Sowohl das Konzept als auch der architektonische Entwurf für das Berliner Exilmuseum stehen, eine Stiftung, Fürsprecher und eine Anschubfinanzierung gibt es, aber der Staat möchte sich finanziell an dem Projekt nicht beteiligen, schreibt Thomas E. Schmidt, der in der Zeit die Gründe dafür analysiert: "Es kollidiert mit einem der größten Vorhaben der Bundesbeauftragten für die Kultur in dieser Legislatur. Und dieses Vorhaben wird genau um die Mehrperspektivität des Erinnerns kreisen und sie anders zu fokussieren versuchen.

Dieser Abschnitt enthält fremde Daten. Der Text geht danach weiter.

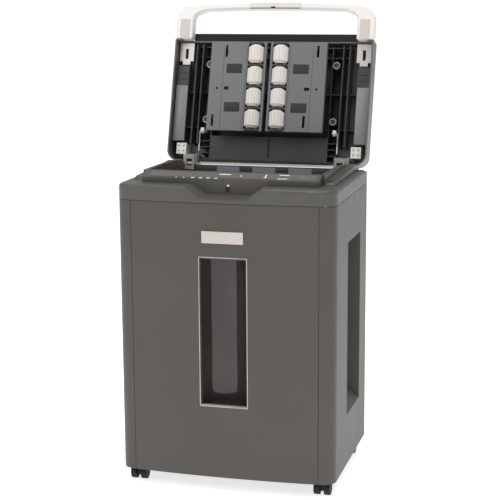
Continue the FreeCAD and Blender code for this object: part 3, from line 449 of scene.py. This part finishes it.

SPD, CDU/CSU, Grüne und FDP brachten im Oktober in den Bundestag einen Entschließungsantrag zur Realisierung eines Dokumentationszentrums 'Zweiter Weltkrieg und deutsche Besatzungsherrschaft in Europa' ein. Unter Federführung des Deutschen Historischen Museums soll das Zentrum zeigen, wie sich der Krieg auf die Zivilbevölkerungen der eroberten Nationen ausgewirkt hat, und zwar aus deren Sicht. Davon wissen wir tatsächlich wenig. Seit vielen Jahren äußern zumal osteuropäische Staaten den Wunsch, in der deutschen Erinnerungskultur mit ihren - polnischen oder baltischen - Versionen von Besatzung und Vernichtung präsent zu sein. Das wird nun nachgeholt, und es wird 120 Millionen Euro im Kulturetat des Bundes binden."

Außerdem: Hartmut Welscher analysiert im Van-Magazin, welche fatalen Auswirkungen die Haushaltssperre auf die Kulturbranche hat.